W Pocysterskim Zespole Klasztorno-Pałacowym schodowa klatka paradna księcia raciborskiego to jego najmłodsza część, wybudowana na początku XX wieku. – Przygotowana została zapewne po to, żeby witać gości, którzy przybywali do Rud. A przyjeżdżały tutaj nawet koronowane głowy. Dwa razy był cesarz niemiecki Wilhelm II, bywały różne osobistości z świata polityki i arystokracji, wśród nich księżna Wiktoria, córka królowej Anglii Wiktorii – mówi ks. Jan Rosiek, dyrektor ośrodka.
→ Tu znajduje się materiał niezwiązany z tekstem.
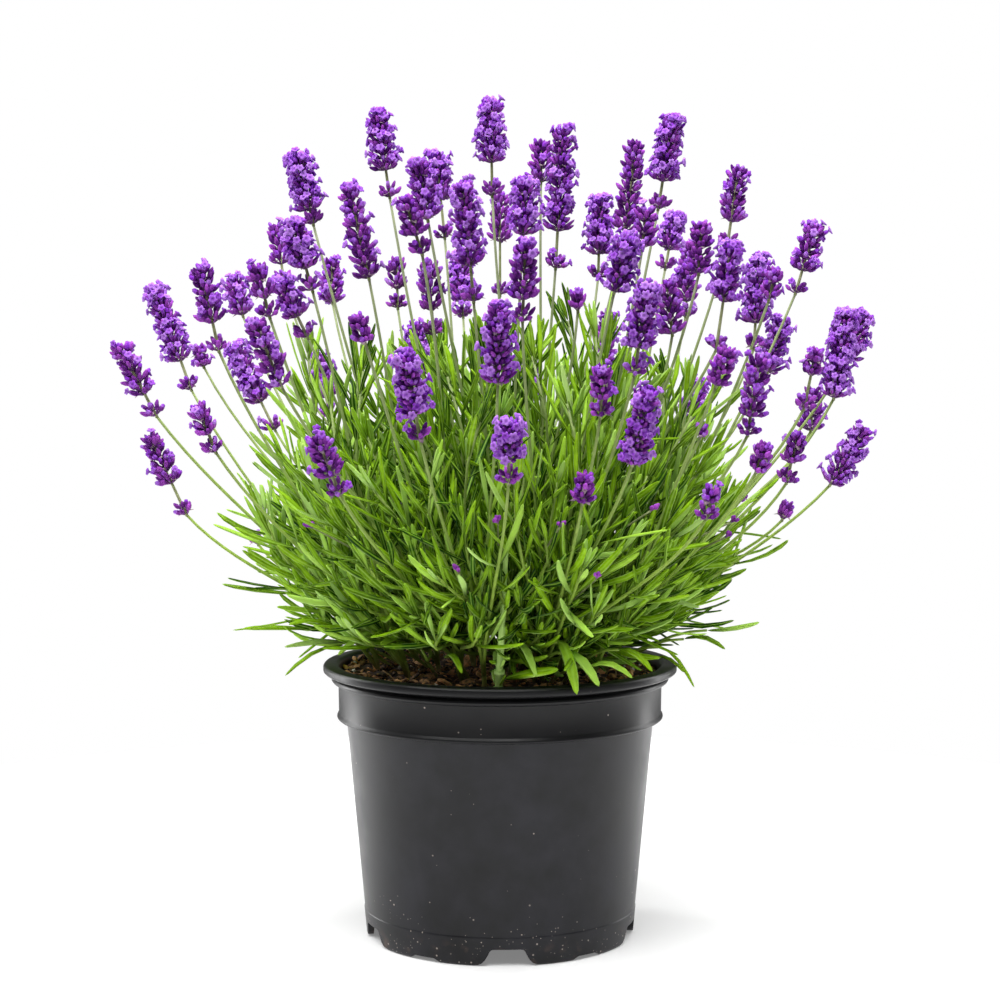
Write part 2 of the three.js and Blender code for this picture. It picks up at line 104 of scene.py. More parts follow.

Przedstawione na zdjęciach schody prowadzą przez dwa piętra. Ich konstrukcja jest ciekawa z dwóch powodów – są samonośne i zbudowane z materiału, który intryguje współczesnych kamieniarzy. – Badania petrograficzne, które przeprowadziliśmy, wskazują, że „to jeszcze nie marmur, a już nie wapień”. Uznaliśmy, że jest to wapień mikrokrytyczny. Schody udało nam się odbudować, uzupełniając je także materiałem współczesnym, ale ich konstrukcja, podobnie jak wystrój klatki, są takie, jak za czasów książęcych – wyjaśnia. Na odbudowę czeka jeszcze kominek; z realizacją tego planu gospodarze wstrzymują się, licząc na odnalezienie archiwalnych zdjęć, na podstawie których można by rozpocząć rekonstrukcję. Do klatki z zewnątrz prowadzi jedno wejście od strony dziedzińca opactwa. W środku, na dole, stoi feretron (też wykonany na wzór starego z początku XX wieku) z kopią obrazu Matki Boskiej Pokornej z bazyliki w Rudach. Jest on wynoszony na zewnątrz w czasie odpustu metropolitalnego ku czci Wniebowzięcia NMP 15 sierpnia, gdy na dziedzińcu odprawiana jest uroczysta Msza Święta.